--- begin Data shown ---
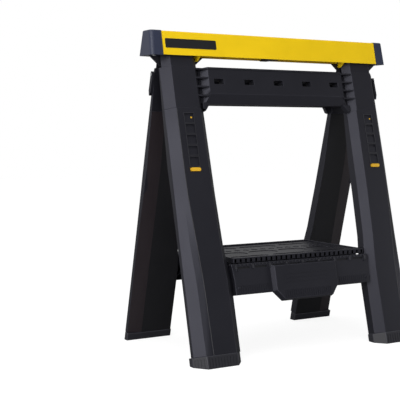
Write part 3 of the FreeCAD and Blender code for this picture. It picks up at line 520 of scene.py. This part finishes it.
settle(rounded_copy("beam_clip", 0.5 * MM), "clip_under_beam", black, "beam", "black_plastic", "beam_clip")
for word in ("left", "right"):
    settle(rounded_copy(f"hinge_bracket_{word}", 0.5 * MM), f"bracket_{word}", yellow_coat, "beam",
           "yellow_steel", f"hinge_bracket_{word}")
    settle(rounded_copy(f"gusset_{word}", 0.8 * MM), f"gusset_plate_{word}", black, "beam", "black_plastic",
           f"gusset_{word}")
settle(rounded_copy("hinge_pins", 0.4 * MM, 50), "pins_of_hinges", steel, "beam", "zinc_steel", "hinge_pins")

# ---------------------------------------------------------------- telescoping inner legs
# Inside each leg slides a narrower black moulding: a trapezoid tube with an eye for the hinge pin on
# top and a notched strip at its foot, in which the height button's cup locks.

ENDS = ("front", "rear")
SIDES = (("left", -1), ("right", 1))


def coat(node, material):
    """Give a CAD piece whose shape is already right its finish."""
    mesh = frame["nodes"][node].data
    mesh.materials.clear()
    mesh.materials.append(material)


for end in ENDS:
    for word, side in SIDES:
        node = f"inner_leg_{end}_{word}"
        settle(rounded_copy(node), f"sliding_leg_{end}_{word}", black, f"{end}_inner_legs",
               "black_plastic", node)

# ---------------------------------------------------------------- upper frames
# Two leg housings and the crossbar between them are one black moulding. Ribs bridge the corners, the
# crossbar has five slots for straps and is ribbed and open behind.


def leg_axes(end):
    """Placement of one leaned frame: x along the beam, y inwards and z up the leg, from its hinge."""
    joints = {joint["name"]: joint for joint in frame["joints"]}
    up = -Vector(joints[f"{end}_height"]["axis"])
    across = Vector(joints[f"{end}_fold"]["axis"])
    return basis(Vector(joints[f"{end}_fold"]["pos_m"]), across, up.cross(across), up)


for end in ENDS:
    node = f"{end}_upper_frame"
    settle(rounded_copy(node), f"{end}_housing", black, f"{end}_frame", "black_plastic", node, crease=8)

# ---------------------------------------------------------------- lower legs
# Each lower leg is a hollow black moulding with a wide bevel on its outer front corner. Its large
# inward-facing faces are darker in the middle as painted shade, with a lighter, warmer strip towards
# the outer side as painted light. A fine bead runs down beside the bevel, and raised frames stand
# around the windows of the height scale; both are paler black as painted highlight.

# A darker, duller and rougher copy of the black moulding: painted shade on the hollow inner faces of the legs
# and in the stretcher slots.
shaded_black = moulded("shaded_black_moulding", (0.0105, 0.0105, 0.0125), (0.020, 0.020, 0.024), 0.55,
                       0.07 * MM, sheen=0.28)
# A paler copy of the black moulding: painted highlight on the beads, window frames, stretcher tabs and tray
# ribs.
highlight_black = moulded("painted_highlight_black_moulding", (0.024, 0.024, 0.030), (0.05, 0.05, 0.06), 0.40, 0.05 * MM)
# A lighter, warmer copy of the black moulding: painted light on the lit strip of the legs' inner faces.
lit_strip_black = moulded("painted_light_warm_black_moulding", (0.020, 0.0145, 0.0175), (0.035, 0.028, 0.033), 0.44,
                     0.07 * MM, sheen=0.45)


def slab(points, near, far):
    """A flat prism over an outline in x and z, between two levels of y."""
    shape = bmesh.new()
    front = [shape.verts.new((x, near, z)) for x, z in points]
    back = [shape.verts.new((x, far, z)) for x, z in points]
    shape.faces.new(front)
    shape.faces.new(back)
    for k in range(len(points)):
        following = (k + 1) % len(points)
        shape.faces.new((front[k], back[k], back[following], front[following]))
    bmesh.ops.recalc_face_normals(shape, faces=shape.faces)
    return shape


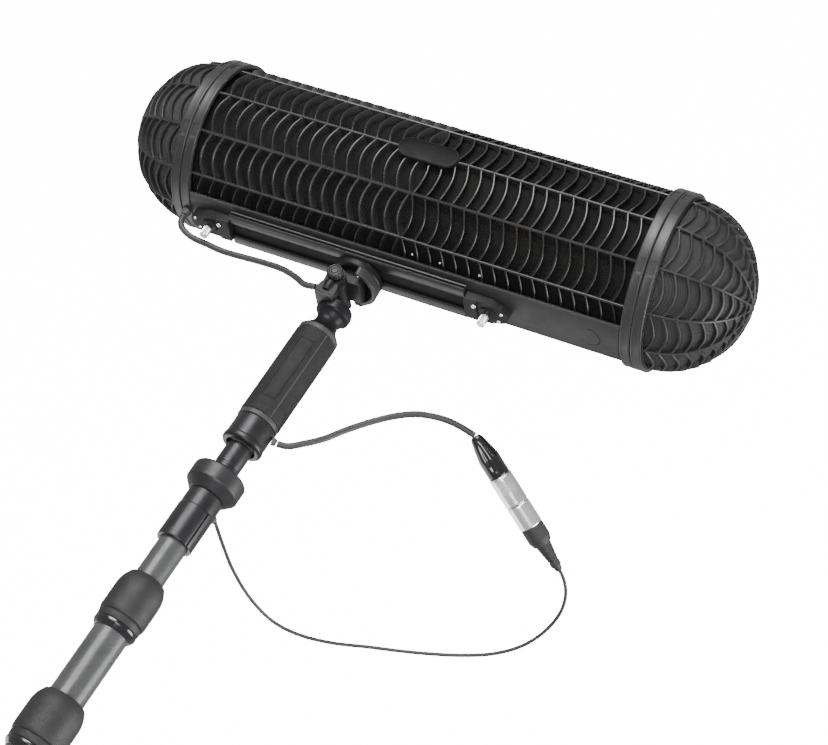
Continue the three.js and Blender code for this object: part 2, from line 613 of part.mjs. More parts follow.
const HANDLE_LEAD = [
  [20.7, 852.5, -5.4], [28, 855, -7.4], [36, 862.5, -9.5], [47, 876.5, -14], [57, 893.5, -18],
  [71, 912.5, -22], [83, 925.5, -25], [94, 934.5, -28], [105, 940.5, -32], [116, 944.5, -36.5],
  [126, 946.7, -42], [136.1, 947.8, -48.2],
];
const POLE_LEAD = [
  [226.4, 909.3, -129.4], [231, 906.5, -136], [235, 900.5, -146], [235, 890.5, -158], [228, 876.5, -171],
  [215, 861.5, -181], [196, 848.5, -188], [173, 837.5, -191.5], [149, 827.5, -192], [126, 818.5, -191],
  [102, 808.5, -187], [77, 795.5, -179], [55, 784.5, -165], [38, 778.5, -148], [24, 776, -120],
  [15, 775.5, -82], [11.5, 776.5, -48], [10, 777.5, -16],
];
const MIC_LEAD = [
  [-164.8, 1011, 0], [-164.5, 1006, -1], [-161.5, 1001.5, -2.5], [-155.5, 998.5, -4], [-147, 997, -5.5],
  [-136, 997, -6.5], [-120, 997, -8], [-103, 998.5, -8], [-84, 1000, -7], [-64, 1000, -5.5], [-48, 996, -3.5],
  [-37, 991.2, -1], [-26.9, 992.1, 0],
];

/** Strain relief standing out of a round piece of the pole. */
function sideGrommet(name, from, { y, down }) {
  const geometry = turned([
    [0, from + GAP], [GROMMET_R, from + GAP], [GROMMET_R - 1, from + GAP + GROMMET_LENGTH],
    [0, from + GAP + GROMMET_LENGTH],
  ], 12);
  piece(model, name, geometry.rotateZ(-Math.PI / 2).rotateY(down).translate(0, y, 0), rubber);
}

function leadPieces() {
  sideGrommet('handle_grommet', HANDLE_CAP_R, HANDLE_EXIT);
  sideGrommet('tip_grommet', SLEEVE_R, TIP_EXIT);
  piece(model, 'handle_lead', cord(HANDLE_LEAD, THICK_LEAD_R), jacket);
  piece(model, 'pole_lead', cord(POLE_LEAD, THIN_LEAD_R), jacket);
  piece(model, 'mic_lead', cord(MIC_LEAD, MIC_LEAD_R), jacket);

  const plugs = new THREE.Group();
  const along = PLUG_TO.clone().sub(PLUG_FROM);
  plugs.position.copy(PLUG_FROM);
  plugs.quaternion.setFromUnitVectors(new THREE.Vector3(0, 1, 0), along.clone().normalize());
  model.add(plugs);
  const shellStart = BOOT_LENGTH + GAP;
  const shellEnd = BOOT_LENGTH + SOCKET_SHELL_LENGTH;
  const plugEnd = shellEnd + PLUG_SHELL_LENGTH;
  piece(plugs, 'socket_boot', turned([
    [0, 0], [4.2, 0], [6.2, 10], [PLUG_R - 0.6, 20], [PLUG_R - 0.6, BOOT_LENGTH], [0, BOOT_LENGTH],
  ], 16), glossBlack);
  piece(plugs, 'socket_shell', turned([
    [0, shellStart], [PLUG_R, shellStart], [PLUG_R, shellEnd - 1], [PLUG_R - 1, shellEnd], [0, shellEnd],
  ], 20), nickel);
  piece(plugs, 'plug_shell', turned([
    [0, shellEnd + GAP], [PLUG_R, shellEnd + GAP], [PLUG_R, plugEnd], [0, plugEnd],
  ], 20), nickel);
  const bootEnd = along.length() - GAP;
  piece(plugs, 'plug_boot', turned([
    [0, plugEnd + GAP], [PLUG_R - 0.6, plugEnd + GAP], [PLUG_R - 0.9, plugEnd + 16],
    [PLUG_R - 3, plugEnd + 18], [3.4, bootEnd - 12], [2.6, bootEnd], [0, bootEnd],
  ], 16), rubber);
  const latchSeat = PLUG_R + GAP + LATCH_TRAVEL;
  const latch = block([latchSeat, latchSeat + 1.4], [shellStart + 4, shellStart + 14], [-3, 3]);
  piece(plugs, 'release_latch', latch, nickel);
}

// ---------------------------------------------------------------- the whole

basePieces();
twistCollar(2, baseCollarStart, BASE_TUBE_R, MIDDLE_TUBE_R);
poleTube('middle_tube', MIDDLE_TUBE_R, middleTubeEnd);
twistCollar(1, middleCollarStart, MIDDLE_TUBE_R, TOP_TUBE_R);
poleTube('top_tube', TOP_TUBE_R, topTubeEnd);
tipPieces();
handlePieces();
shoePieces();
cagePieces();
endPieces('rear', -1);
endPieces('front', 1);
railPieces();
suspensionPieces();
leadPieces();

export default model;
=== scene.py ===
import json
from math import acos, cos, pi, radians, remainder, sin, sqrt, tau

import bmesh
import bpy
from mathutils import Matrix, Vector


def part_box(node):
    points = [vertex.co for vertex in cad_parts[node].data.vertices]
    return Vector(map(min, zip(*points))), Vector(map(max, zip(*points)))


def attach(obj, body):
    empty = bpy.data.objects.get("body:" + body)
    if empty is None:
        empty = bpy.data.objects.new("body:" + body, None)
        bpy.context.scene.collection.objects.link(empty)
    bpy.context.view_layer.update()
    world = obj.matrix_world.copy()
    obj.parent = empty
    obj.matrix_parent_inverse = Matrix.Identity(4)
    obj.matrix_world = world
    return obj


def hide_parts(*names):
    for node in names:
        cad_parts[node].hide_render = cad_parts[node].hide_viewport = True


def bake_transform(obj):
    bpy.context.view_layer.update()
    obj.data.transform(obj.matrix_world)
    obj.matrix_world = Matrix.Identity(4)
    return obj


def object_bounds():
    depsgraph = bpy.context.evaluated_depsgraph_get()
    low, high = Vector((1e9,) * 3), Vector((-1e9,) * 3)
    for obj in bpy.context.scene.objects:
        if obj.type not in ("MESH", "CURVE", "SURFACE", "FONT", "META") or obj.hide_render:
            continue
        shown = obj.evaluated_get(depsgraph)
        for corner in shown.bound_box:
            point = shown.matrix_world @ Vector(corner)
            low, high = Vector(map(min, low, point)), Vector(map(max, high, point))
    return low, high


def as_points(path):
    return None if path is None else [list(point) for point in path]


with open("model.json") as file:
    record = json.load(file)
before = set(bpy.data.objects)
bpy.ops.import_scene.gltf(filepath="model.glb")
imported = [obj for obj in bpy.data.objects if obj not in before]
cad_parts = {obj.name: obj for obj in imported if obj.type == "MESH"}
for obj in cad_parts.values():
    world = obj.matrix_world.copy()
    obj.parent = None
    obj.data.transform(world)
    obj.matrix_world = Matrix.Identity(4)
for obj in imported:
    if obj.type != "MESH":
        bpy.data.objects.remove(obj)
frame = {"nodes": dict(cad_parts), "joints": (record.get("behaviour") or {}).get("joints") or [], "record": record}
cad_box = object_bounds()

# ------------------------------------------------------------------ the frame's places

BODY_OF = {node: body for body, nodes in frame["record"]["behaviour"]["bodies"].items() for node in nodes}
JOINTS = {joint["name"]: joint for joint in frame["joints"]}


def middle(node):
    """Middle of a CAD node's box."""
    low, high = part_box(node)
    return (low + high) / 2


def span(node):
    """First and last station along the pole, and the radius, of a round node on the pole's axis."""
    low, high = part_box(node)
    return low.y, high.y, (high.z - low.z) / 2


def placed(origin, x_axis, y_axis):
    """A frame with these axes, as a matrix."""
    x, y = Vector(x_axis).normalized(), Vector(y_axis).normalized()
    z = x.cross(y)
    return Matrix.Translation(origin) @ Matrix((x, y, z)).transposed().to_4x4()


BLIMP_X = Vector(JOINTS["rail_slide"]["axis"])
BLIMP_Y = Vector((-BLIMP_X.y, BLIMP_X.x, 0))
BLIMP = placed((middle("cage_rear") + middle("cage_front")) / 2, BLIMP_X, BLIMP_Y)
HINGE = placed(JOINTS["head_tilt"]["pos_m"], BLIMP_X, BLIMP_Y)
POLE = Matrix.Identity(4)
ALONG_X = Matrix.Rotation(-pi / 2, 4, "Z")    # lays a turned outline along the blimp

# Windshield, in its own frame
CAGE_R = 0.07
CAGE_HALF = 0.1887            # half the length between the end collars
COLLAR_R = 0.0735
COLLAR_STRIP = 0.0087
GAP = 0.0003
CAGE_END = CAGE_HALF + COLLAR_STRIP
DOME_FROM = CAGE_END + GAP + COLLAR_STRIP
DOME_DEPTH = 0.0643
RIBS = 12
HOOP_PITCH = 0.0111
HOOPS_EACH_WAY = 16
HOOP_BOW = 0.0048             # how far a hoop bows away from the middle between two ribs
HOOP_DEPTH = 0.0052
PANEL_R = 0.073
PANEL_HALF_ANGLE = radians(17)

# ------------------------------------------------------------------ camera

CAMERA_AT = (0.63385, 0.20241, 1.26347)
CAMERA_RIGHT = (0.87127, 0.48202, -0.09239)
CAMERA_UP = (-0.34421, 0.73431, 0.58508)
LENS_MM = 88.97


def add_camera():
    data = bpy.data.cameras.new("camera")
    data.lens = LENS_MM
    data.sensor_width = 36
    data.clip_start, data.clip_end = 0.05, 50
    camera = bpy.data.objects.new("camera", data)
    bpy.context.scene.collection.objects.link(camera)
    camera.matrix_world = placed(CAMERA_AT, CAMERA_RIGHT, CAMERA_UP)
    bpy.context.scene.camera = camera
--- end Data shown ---
**Your goal:**
Starting at the line that contains "obj.data.transform(world)" and ending at the line that contains "the frame's places", repeat each line exactly, both ends included, and nothing else.

**Exercise solution:**
    obj.data.transform(world)
    obj.matrix_world = Matrix.Identity(4)
for obj in imported:
    if obj.type != "MESH":
        bpy.data.objects.remove(obj)
frame = {"nodes": dict(cad_parts), "joints": (record.get("behaviour") or {}).get("joints") or [], "record": record}
cad_box = object_bounds()

# ------------------------------------------------------------------ the frame's places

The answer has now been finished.